August 1969: When a brutal crackdown on protests resulted in killings and a “baton law”
Exactly a year after the Prague Spring was crushed by a Warsaw Pact invasion, many thousands of Czechoslovaks went into the streets once more to protest their country’s occupation. The subsequent brutal crackdown on demonstrators, this time by their own countrymen, resulted in hundreds of arrests and even five deaths. It crushed the last vestiges of hope and persuaded the public that “normalisation” was here to stay.
While the events surrounding the Prague Spring and the Warsaw Pact invasion of Czechoslovakia are well documented in popular history, what happened a year later is generally less well known. The following summer the public had still not been entirely pacified and the government was coming under pressure to enact reforms.
What’s more, sporadic clashes with security forces had continued long after the invasion and its first anniversary, in August 1969, culminated in a major wave of protests, says historian Jakub Jareš from the Institute of Contemporary History at the Czech Academy of Sciences.“There were thousands of people in the cities, most of all in Prague. They were demonstrating for the continuation of the Prague Spring reforms and the withdrawal of Warsaw Pact occupation forces.”
There were now a large number of mainly Soviet forces stationed in the country. However, these were actually under strict orders to remain in barracks to prevent further tensions.
Dr. Jareš believes there could have also been another reason foreign troops were no longer visible.
“The Soviets may have decided to force the Czechoslovak government to do their job by themselves, and force them to go a step further in enforcing normalisation.”Following the events of the previous summer, many reform-minded Communists were being removed from top positions under an ongoing purge.
The party, now led by Gustáv Husák, was prepared to handle dissent by itself.
Protestors who took to the streets in August 1969 were met by thousands of prepared Czechoslovak security forces personnel.
Their ranks had been further bolstered by the People’s Militia, the Communist Party’s own armed force, made up of groups of ordinary workers who were trained to fight for and protect the regime.While their loyalty to the party was much more reliable than that of the soldiers, they were not as well trained as their counterparts in the official security forces, says Dr. Jareš.
“They were nervous, perhaps scared, because demonstrators threw stones and in general these were very violent protests. The militiamen therefore started shooting, unlike their comrades in the police.”

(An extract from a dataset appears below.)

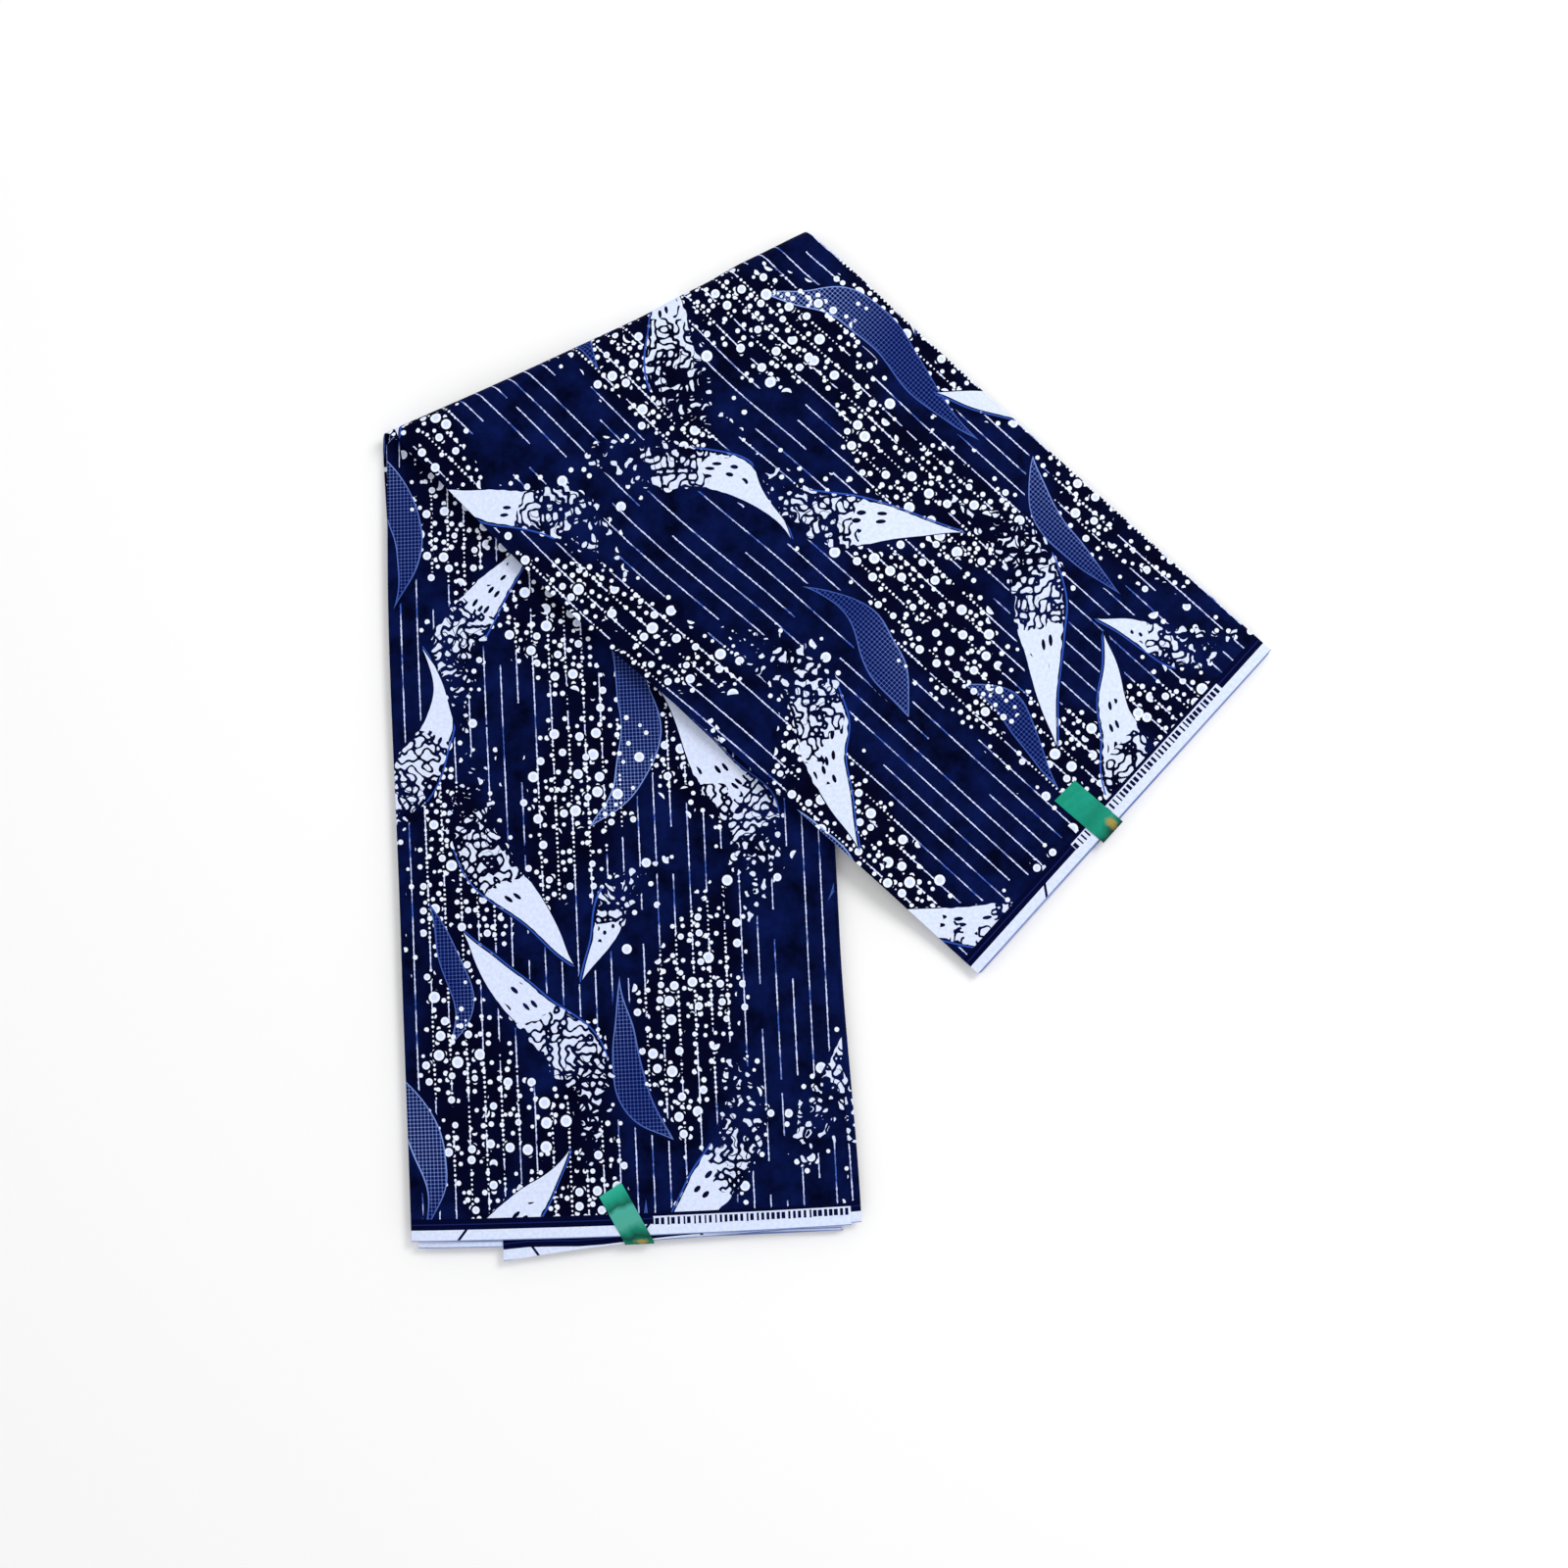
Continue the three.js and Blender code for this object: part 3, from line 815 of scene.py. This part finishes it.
net_pale = add_node(tree, MATH, {0: net_along, 1: -0.55, 2: noise["tones"]},
                    operation="MULTIPLY_ADD")
net_pale = add_node(tree, RANGE, {"Value": net_pale, 1: 0.08, 2: 0.8})
net_blue = add_node(tree, MIX, {0: net_pale, 6: linear("#405aa8"), 7: linear("#9db8fb")},
                    data_type="RGBA")
net_colour = add_node(tree, MIX, {0: net_line, 6: linear("#030e48"), 7: net_blue},
                      data_type="RGBA")
in_net = add_node(tree, MATH, {0: net_depth, 1: 0.0}, operation="GREATER_THAN")
inner_net = add_node(tree, MATH, {0: net_depth, 1: NET_RIM}, operation="GREATER_THAN")
net_rim = add_node(tree, MIX, {0: net_pale, 6: linear("#3c56a2"), 7: linear("#94b0f0")},
                   data_type="RGBA")
net_fill = add_node(tree, MIX, {0: inner_net, 6: net_rim, 7: net_colour}, data_type="RGBA")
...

Five people in total died during the August protests, three in Prague and two in Brno. Those who shot them were never found, despite a later investigation, in part because the militiamen provided cover for each other.
Furthermore, 2,500 protesters were also arrested.It was this brutal crackdown in August 1969, which persuaded the general public that the idea of the Prague Spring was definitely dead, says Dr. Jareš.
“I think normalisation started with the election of Gustáv Husák into the position of General Secretary of the Czechoslovak Communist Party in April 1969. Thereafter, everything started moving toward normalisation. However, August 1969 was perhaps a turning point in the sense that the people realised that normalisation was not just a temporary measure and that the regime would be as violent as it had been in the 1950s, so there was no way to demonstrate for change.”
Another far-reaching consequence of the protests of August 1969 was the so-called “baton law”, a legal measure subsequently approved by the Council of the Federal Assembly.
Its aim was to make the persecution of people who participated in protests against the regime much easier. The new measure sped up the interrogation and trial process for those detained, while also aiming to simplify the firing of unreliable people from their jobs and ejecting students from universities if they showed dissent.Dr. Jareš says that what made the measure particularly effective during the normalisation era was its eventual implementation into criminal law and the labour code in December 1969.
“Basically, the so-called ‘baton law’ became very flexible. The formulation was that if you violate the socialist order, you can be fired. You can see how flexible this formulation is. You can say that anything is a violation of socialist order. It was up to the judgement of the director of the factory, or the judge, or whoever, whether your violated the socialist order through your protest, poem, or joke. That was the devilish component of this ‘baton law’.”